Il y a essentiellement deux choses que Jacques Laurent met en exergue dans son livre – à moins qu’il ne faille tout bonnement parler d’un reportage de guerre. D’abord il y a la position idéologique de l’Europe, d’une Europe en tout cas fanatisée ou ignorante, solidaire d’Ho Chi Minh à cause d’un atavisme communiste nourri de l’influence d’une certaine gauche universitaire désenchantée, laquelle, reconnaissons-le, a réussi à remporter beaucoup de suffrages populaires. Cette solidarité s’expliquerait aussi par l’ennui de vivre en paix et par un impudique dandysme de cabinet, sans oublier non plus l’espèce de joie mauvaise qui consiste à souhaiter secrètement la victoire d’un David contre un Goliath étant donné que le Vietnam s’apparente à une «peau de banane» (p. 9) pour l’arrogante patrie de la bannière étoilée. Ensuite il y a le fait que les forces de Hanoï, au Nord-Vietnam, régissent une guerre de conquête au Sud-Vietnam (cf. p. 258), et que cela, objectivement, remet en question la subjectivité manipulatrice des divers commentateurs qui postulent un Sud agressif et un Nord offensé.

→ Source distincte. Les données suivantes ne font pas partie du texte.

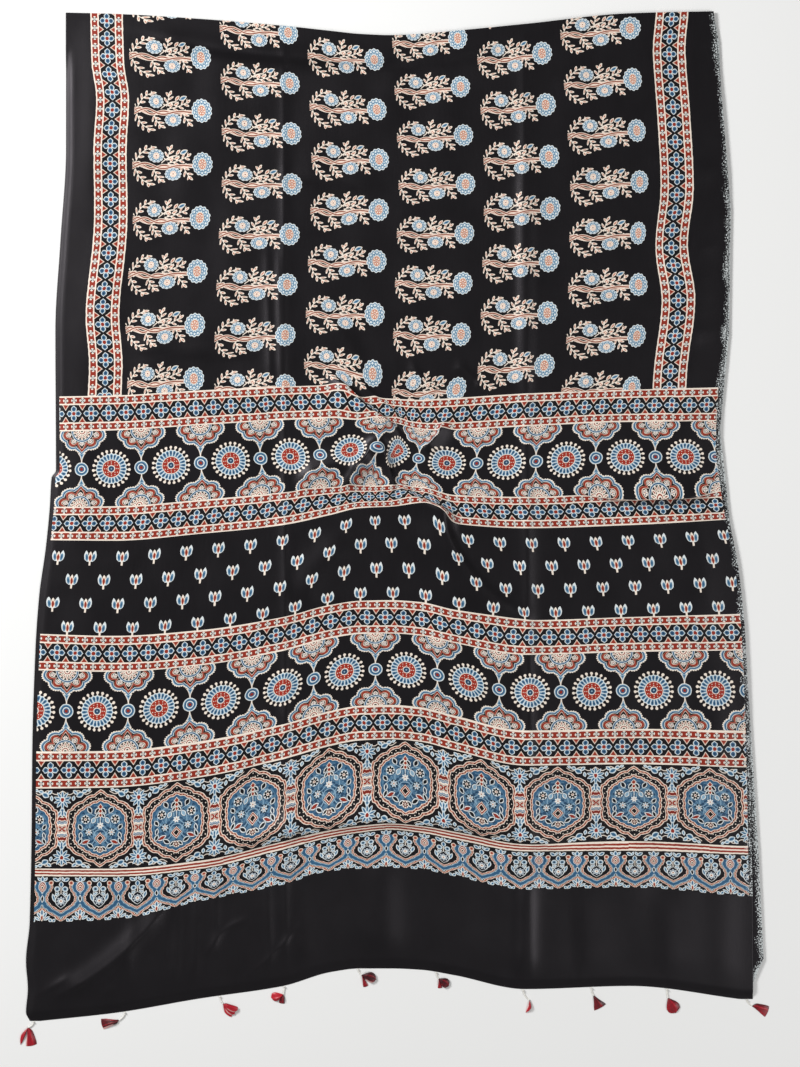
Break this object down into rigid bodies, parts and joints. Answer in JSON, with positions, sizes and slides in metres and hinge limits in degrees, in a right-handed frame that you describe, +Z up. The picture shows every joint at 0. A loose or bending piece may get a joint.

Il va de soi que ces deux éléments fonctionnent en synergie parce que les vues idéologiques traditionnelles ne cessent de s’alimenter aux sources actuelles qui les justifient. Le discours officiel qui s’efforce de présenter la légitimité d’Ho Chi Minh n’est là que pour absoudre les habituels détracteurs de l’Amérique et leurs perversions conceptuelles. L’émotion et l’investissement affichés à l’égard du Vietnam censément meurtri par les seuls militaires américains vient assez vite se substituer au pâle «confort ne pouvant tenir lieu de morale», et, de la sorte, «de Sartre à l’étudiante à l’École du Louvre, on se cherche dans l’aide aux petits Vietnamiens la bonne conscience que la bourgeoisie du XIXe trouvait dans l’aide aux petits Chinois» (p. 11). Que l’on veuille hausser le ton pour condamner «l’inepte entêtement des Américains» (p. 12) et leur tropisme de l’artillerie lourde, c’est là un engagement concevable, mais ce procès par contumace, organisé entre deux amphithéâtres sorbonnards et trois colonnes journalistiques, ne doit pas omettre en parallèle de nuancer son délirant manichéisme et, par là même, de mentionner les dérives de la politique nord-vietnamienne. Cependant la France en particulier et l’Europe en général se recouvrent les yeux d’un voile ultra-protecteur, prisonnières d’un marxisme douteux, incapables du reste de comprendre que l’Éclaireur présumé du pays du Dragon de l'Asie ressemble moins à un homme fédérateur qu’à un bélier qui veut sidérer la zone méridionale en l’embrochant de ses cornes communistes (cf. p. 13). Les Occidentaux, dans leur navrante majorité, n’ont pas pris en compte les desiderata du Sud-Vietnam. Ils sont commodément partis du principe que le Sud avait les mêmes aspirations que le Nord et que les sudistes n’avaient que trop tardé à se rallier aux perspectives nordistes. D’où l’ambition de Jacques Laurent de sortir les Européens de leurs impasses mentales, de les convaincre d’abandonner leur assimilation simpliste des États-Unis à une «hydre néo-nazie» impérialiste, de les encourager à se dessaisir au plus tôt de leur prédisposition à faire du Nord-Vietnam la localité d’un «martyre» ascensionnel (p. 15). Le cas échéant, il se pourrait que Jacques Laurent accepte de ne plus froncer les sourcils à l’évocation d’une quelconque intelligence occidentale.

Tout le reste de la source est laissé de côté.